In the fall of 1967, when then-President Lyndon Johnson looked out from his increasingly isolated perch at 1600 Pennsylvania Avenue, the signs of discontent and anger about the war in Vietnam were increasingly evident.
A majority of the country negatively viewed his handling of the war, and for the first time since the U.S. intervention in Vietnam had begun, Gallup found that a majority of Americans believed the war was a mistake. On Johnson’s political left, anger over the war had reached a boiling point. In October, 100,000 anti-war demonstrators marched on the Pentagon in the largest anti-war protest in American history. On Capitol Hill, congressional support for the war was eroding, as both anti-war liberals and more-moderate Republican hawks began to raise greater concerns about Johnson’s strategy in Vietnam and his lack of candor on the war’s progress.
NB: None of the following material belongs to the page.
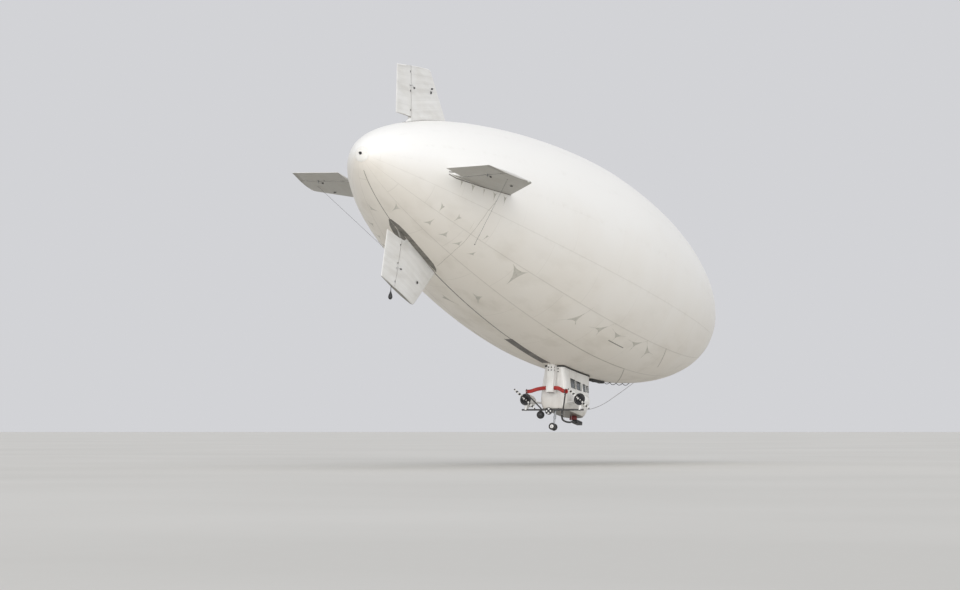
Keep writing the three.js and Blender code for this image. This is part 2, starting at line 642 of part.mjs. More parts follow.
// Fittings under the cabin's back: a black ball on a neck, and a round blower with its guard
const ballProfile = [];
for (let degrees = -67.5; degrees <= 67.5; degrees += 22.5) {
  ballProfile.push([BALL.radius * Math.cos(radians(degrees)),
    BALL.radius * Math.sin(radians(degrees))]);
}
const cameraBall = joined(
  turned([[0, -BALL.radius], ...ballProfile, [0, BALL.radius]], 16,
    point(BALL.x, -BALL.s, BALL.z)),
  rod(point(BALL.x, -BALL.s, BALL.z + 100), point(BALL.x, -BALL.s - 10, BEAM.z), BALL.neck),
).subtract(clearOfBeam);
const rearBlower = turned([
  [0, -REAR_BLOWER.aft],
  [60, -REAR_BLOWER.aft],
  [70, -REAR_BLOWER.aft + 50],
  [120, -REAR_BLOWER.aft + 50],
  [135, -REAR_BLOWER.aft],
  [REAR_BLOWER.radius, -REAR_BLOWER.aft + 10],
  [REAR_BLOWER.radius, -REAR_BLOWER.fore - 30],
  [120, -REAR_BLOWER.fore],
  [0, -REAR_BLOWER.fore],
], 20, point(REAR_BLOWER.x, 0, REAR_BLOWER.z)).subtract(clearOfBeam).subtract(clearOfCabin);

// Auxiliary blower under the fore cabin: a dark red drum on a black box, fed by a black hose
const blowerDrum = rod(point(DRUM.x, -DRUM.s, DRUM.bottom), point(DRUM.x, -DRUM.s, FLOOR - FIT),
  DRUM.radius, 16, DRUM.topRadius);
const blowerBox = block(BLOWER_BOX.x, BLOWER_BOX.y, [BLOWER_BOX.bottom, DRUM.bottom - FIT]);
const boxAndAhead = block([-100, 2000], [BLOWER_BOX.y[0] - FIT, -13000], [-8000, -7000]);
const blackHose = sweep(BLACK_HOSE_RADIUS,
  new THREE.CatmullRomCurve3(BLACK_HOSE.map((place) => point(...place))), 20, 8)
  .subtract(clearOfBeam).subtract(boxAndAhead);

// Landing gear: a fixed leg under the floor, a fork that swivels and a pair of wheels

const gearRod = (top, bottom, radius) => rod(point(0, -GEAR.s, top), point(0, -GEAR.s, bottom),
  radius, 16);
const gearLeg = joined(
  gearRod(FLOOR - FIT, GEAR.legEnd, GEAR.leg),
  gearRod(FLOOR - FIT, FLOOR - 45, GEAR.flange),
);
const axleMiddle = point(0, -GEAR.s - GEAR.trail, GEAR.axle);
const gearFork = joined(
  gearRod(GEAR.legEnd - FIT, GEAR.legEnd - 90, GEAR.fork),
  hull([-32, 32].flatMap((x) => [
    point(x, -GEAR.s - 45, GEAR.legEnd - 60),
    point(x, -GEAR.s + 45, GEAR.legEnd - 60),
    point(x, axleMiddle.y - 30, GEAR.axle - 20),
    point(x, axleMiddle.y + 30, GEAR.axle - 20),
  ])),
  rod(axleMiddle.clone().add(point(-WHEEL.axleHalf, 0, 0)),
    axleMiddle.clone().add(point(WHEEL.axleHalf, 0, 0)), WHEEL.axle),
);

// A wheel by the distance from the middle to its inner side; [radius, distance out] pairs
const wheelSolid = (start) => turned([
  [WHEEL.bore, 0],
  [WHEEL.rim, 0],
  [WHEEL.rim + 12, 12],
  [WHEEL.radius - 14, 6],
  [WHEEL.radius, 22],
  [WHEEL.radius, WHEEL.tyre - 22],
  [WHEEL.radius - 14, WHEEL.tyre - 6],
  [WHEEL.rim + 12, WHEEL.tyre - 12],
  [WHEEL.rim, WHEEL.tyre],
  [WHEEL.bore, WHEEL.tyre],
  [WHEEL.bore, 0],
], 24, point(0, start, 0)).rotate([0, 0, -90]).translate([0, axleMiddle.y, axleMiddle.z]);

const swivelled = (body) => body.translate([0, GEAR.s, 0]).rotate([0, 0, GEAR_TURN])
  .translate([0, -GEAR.s, 0]);
const starboardWheel = wheelSolid(WHEEL.tread / 2);

// Pieces, colours and finishes

const PAINT = {
  fabric: { color: 0xd9d6cd, roughness: 0.6, metalness: 0 },
  fin: { color: 0xc9c7c1, roughness: 0.65, metalness: 0 },
  white: { color: 0xe6e4df, roughness: 0.4, metalness: 0 },
  black: { color: 0x1c1c1e, roughness: 0.6, metalness: 0 },
  grey: { color: 0x55565a, roughness: 0.5, metalness: 0.3 },
  red: { color: 0xa8231f, roughness: 0.6, metalness: 0 },
  metal: { color: 0x9a9da1, roughness: 0.35, metalness: 0.9 },
  glass: { color: 0x2b3440, roughness: 0.1, metalness: 0 },
  seat: { color: 0x3b3f4a, roughness: 0.9, metalness: 0 },
};

const ship = new THREE.Group();

function piece(name, body, paint) {
  const mesh = new THREE.Mesh(geometryOf(body), new THREE.MeshStandardMaterial(PAINT[paint]));
  mesh.name = name;
  ship.add(mesh);
}

// A piece drawn for starboard, and its mirror image for port
function pair(name, body, paint) {
  piece(`starboard_${name}`, body, paint);
  piece(`port_${name}`, body.mirror([1, 0, 0]), paint);
}

piece('envelope', envelope, 'fabric');
piece('nose_battens', noseBattens, 'white');
piece('mooring_spindle', mooringSpindle, 'metal');
piece('tail_cap', tailCap, 'grey');
for (const [finName, surfaceName, turn] of FIN_PLACES) {
  piece(finName, fin.rotate([0, turn, 0]), 'fin');
  piece(surfaceName, rudder.rotate([0, turn, 0]), 'fin');
}
piece('tail_weight', tailWeight.rotate([0, 180, 0]), 'black');
piece('keel_strip', keelStrip, 'grey');
piece('belly_valve', bellyValve, 'black');
piece('cabin_collar', cabinCollar, 'black');
piece('port_upper_shell', portShell, 'white');
piece('starboard_upper_shell', starboardShell, 'white');
piece('cabin_ceiling', cabinCeiling, 'white');
piece('cabin_tub', cabinTub, 'white');
piece('port_door', portDoor, 'white');
piece('door_hinge', doorHinge, 'metal');
for (const [name, side, aft, fore] of PANES) {
  piece(name, paneSolid(side, aft, fore).subtract(screenHole), 'glass');
}
piece('windscreen', windscreen, 'glass');
for (const [name, ...sizes] of SEATS) piece(name, seatSolid(...sizes), 'seat');
piece('instrument_panel', instrumentPanel, 'black');
piece('air_plenum', airPlenum, 'white');
pair('air_hose', airHose, 'red');
pair('scoop_strut', scoopStrut, 'metal');
piece('engine_beam', engineBeam, 'metal');
pair('cowl', cowl, 'white');
pair('engine', engine, 'grey');
pair('outrigger', outrigger, 'white');
piece('starboard_propeller', propeller.translate([PROP.x, -PROP.s, PROP.z]), 'black');
piece('port_propeller', propeller.translate([-PROP.x, -PROP.s, PROP.z]), 'black');
piece('camera_ball', cameraBall, 'black');
piece('rear_blower', rearBlower, 'black');
piece('blower_drum', blowerDrum, 'red');
piece('blower_box', blowerBox, 'black');
piece('blower_hose', blackHose, 'black');
piece('gear_leg', gearLeg, 'metal');
piece('gear_fork', swivelled(gearFork), 'metal');
piece('starboard_wheel', swivelled(starboardWheel), 'black');
piece('port_wheel', swivelled(starboardWheel.mirror([1, 0, 0])), 'black');

ship.rotation.x = -NOSE_DOWN;
ship.position.set(0, -SPINDLE.reach * Math.cos(NOSE_DOWN), SPINDLE.reach * Math.sin(NOSE_DOWN));

const airship = new THREE.Group();
airship.add(ship);
airship.updateMatrixWorld(true);

export default airship;
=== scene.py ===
import math

import bmesh
import bpy
import numpy as np
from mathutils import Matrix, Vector


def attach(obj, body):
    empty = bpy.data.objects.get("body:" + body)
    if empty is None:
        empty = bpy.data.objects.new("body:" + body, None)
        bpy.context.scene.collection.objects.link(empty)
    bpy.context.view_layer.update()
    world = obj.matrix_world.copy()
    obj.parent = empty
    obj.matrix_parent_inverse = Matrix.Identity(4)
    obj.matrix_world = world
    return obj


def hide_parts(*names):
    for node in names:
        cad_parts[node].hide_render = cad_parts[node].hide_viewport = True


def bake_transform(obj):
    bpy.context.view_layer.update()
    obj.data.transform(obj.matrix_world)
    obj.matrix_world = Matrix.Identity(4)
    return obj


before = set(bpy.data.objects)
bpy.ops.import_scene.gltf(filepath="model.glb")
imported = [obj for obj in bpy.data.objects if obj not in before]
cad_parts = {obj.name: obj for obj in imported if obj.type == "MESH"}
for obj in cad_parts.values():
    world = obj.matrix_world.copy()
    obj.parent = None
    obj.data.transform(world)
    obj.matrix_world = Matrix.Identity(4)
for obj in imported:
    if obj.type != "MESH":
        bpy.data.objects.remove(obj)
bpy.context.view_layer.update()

scene = bpy.context.scene
scene.view_settings.view_transform = "Standard"


# Camera, light and floor. A long lens stands at eye height behind the ship's starboard side, and
# looks up at it under an overcast sky: pale all round, brighter overhead. The floor is 1.7 m
# below the lens, so the wheels hang 1.66 m above it.

LENS_PLACE = (56.065, -150.393, -5.159)
LENS_WAY = (-0.41245, 0.90987, 0.04496)
EYE_HEIGHT = 1.7
FLOOR_RADIUS = 2400.0

lens = bpy.data.objects.new("camera", bpy.data.cameras.new("camera"))
lens.data.lens = 112.5
lens.data.sensor_width = 36.0
lens.data.clip_end = 6000.0
lens.location = LENS_PLACE
lens.rotation_euler = Vector(LENS_WAY).to_track_quat("-Z", "Y").to_euler()
scene.collection.objects.link(lens)
scene.camera = lens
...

The once supportive news media joined in as well, with the New York Times calling the war a stalemate and Time noting that the “only audible consensus” in the country was the one building against the war. Finally, Johnson began to hear from his own staff. In November, then-Defense Secretary Robert McNamara told the president in no uncertain terms that he did not believe it would still be possible for the U.S. “to accomplish [its] objectives” in Vietnam.
Faced with this growing opposition, Johnson faced a crucial decision point: either quickly ramp up the war effort in order to try and win it, or begin U.S. disengagement from the conflict. Instead, Johnson chose door No. 3: to continue the same flawed middle-ground policy of insufficient escalation that he’d been following since U.S. combat operations in Vietnam began in 1965.